UCLA and Italian chemists show that copper-zinc superoxide dismutase may not contain copper and zinc at all in patients.

Chemists from UCLA and the University of Florence in Italy report that they have found evidence that suggests that in ALS patients, copper-zinc superoxide dismutase, which is associated with the disease, may not contain copper and zinc at all.


“If we keep the metals entirely out of the protein, we can explain the toxicity, since even the normal protein forms aggregate at physiological conditions when the metals are gone,” explains Joan Selverstone Valentine, UCLA professor of chemistry and biochemistry.

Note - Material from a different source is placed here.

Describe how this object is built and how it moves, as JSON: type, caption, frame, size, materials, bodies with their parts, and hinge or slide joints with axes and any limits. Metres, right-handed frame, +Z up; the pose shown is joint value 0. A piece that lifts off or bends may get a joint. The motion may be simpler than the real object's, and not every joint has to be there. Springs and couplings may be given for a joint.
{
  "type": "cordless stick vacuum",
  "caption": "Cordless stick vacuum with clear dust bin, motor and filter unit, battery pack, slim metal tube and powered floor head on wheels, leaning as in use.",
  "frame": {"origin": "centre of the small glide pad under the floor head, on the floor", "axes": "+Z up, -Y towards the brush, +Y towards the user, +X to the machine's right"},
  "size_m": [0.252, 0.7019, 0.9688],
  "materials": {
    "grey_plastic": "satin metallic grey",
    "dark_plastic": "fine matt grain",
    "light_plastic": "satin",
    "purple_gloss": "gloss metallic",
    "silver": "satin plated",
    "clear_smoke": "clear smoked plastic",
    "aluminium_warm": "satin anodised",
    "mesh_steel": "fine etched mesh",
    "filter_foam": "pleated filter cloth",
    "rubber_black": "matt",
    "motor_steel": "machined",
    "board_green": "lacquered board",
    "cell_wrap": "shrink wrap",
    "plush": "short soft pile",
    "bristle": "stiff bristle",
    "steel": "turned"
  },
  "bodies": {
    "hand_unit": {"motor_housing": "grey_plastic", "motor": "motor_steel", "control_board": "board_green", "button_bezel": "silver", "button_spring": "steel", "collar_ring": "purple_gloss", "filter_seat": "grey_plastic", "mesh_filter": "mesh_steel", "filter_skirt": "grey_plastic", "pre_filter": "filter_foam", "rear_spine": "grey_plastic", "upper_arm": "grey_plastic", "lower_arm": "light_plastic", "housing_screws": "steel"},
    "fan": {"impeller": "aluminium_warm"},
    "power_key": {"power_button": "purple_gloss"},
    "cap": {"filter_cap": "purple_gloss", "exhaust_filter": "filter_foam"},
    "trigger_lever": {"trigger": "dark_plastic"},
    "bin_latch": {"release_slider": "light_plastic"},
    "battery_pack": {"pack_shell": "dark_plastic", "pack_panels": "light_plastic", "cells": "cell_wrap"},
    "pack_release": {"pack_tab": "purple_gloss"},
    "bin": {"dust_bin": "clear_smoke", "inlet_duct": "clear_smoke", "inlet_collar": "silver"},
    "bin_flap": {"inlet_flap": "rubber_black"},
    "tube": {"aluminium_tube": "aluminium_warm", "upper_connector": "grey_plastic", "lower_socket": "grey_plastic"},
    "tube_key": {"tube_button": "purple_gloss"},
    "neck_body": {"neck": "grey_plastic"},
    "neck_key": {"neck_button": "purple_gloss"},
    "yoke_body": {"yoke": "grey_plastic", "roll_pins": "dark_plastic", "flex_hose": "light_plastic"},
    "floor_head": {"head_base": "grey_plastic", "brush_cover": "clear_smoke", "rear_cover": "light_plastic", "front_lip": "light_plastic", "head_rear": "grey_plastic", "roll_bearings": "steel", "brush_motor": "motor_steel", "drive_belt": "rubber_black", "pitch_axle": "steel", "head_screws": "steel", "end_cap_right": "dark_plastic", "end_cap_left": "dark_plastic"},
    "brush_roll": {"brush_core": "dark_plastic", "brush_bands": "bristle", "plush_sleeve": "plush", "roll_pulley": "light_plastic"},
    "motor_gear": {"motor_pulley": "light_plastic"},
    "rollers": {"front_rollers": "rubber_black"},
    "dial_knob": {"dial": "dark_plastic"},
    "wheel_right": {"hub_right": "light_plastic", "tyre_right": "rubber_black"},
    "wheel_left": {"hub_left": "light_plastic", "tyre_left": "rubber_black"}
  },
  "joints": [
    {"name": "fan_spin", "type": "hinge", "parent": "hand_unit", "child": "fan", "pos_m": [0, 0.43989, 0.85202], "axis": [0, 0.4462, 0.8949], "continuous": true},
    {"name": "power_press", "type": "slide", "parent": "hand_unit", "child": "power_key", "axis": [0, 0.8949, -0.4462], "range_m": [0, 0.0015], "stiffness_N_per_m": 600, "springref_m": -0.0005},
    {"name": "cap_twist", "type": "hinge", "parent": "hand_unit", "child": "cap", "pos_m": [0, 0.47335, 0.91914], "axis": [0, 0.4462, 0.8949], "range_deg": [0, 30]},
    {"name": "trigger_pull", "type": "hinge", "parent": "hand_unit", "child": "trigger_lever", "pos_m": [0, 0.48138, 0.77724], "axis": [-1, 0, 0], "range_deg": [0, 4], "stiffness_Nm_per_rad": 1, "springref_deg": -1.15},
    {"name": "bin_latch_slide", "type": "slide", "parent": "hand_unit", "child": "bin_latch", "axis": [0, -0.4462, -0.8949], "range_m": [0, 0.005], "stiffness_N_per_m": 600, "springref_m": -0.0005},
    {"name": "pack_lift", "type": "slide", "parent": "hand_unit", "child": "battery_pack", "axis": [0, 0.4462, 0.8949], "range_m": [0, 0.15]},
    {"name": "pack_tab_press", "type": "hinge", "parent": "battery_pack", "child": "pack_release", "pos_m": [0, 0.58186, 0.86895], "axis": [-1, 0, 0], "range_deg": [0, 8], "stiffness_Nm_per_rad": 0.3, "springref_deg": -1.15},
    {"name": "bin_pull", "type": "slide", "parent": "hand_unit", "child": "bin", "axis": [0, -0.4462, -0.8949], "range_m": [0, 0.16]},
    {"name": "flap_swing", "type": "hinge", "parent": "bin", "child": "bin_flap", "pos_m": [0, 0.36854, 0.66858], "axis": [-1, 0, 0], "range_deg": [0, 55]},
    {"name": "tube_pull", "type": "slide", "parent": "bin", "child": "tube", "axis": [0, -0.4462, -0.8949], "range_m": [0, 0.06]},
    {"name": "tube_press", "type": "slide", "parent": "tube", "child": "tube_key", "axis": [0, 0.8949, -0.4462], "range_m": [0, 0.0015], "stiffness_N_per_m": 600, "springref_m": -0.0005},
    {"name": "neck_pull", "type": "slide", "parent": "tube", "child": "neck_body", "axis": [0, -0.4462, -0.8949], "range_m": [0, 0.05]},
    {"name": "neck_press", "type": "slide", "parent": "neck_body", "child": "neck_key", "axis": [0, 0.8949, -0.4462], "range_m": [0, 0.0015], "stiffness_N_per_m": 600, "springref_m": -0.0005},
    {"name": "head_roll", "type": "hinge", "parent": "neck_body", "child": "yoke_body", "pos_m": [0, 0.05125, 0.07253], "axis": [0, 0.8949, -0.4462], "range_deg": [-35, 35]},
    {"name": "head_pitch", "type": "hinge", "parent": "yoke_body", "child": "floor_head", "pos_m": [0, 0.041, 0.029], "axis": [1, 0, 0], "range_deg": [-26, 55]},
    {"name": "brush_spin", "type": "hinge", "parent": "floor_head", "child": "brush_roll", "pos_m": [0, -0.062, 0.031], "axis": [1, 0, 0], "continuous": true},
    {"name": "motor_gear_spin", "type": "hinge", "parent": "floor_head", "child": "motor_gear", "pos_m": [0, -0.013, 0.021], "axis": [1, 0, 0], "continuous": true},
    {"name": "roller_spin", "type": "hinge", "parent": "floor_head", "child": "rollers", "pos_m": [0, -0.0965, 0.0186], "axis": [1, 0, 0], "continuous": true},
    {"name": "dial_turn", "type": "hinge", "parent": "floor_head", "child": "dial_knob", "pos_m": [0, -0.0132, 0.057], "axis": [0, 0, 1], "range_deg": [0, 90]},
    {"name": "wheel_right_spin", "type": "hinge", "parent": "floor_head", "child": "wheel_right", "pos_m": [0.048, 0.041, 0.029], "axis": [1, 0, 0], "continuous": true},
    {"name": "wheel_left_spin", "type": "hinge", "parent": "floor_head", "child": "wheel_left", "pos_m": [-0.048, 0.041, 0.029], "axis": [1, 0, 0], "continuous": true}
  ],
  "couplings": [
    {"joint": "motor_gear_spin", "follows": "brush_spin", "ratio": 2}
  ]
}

“We studied what happens to the protein if you have the metals, if you have no metals, and if you have part of the metals,” Valentine says. The research indicates that it is the metal-free protein that is likely to be toxic. The protein misfolds when the copper and zinc are not present but folds properly when they are there. “Before copper and zinc are inserted, the protein can misfold under physiological conditions,” Valentine explains.


There is evidence that ALS is associated with this misfolding of the protein, which becomes toxic in some way that is not known and has properties similar to misfolded proteins associated with other neurodegenerative disorders like Alzheimer’s and Parkinson’s disease, according to Valentine.


The team presented evidence for this hypothesis in Proceedings of the National Academy of Sciences, currently online and available in the journal’s July 3 print edition.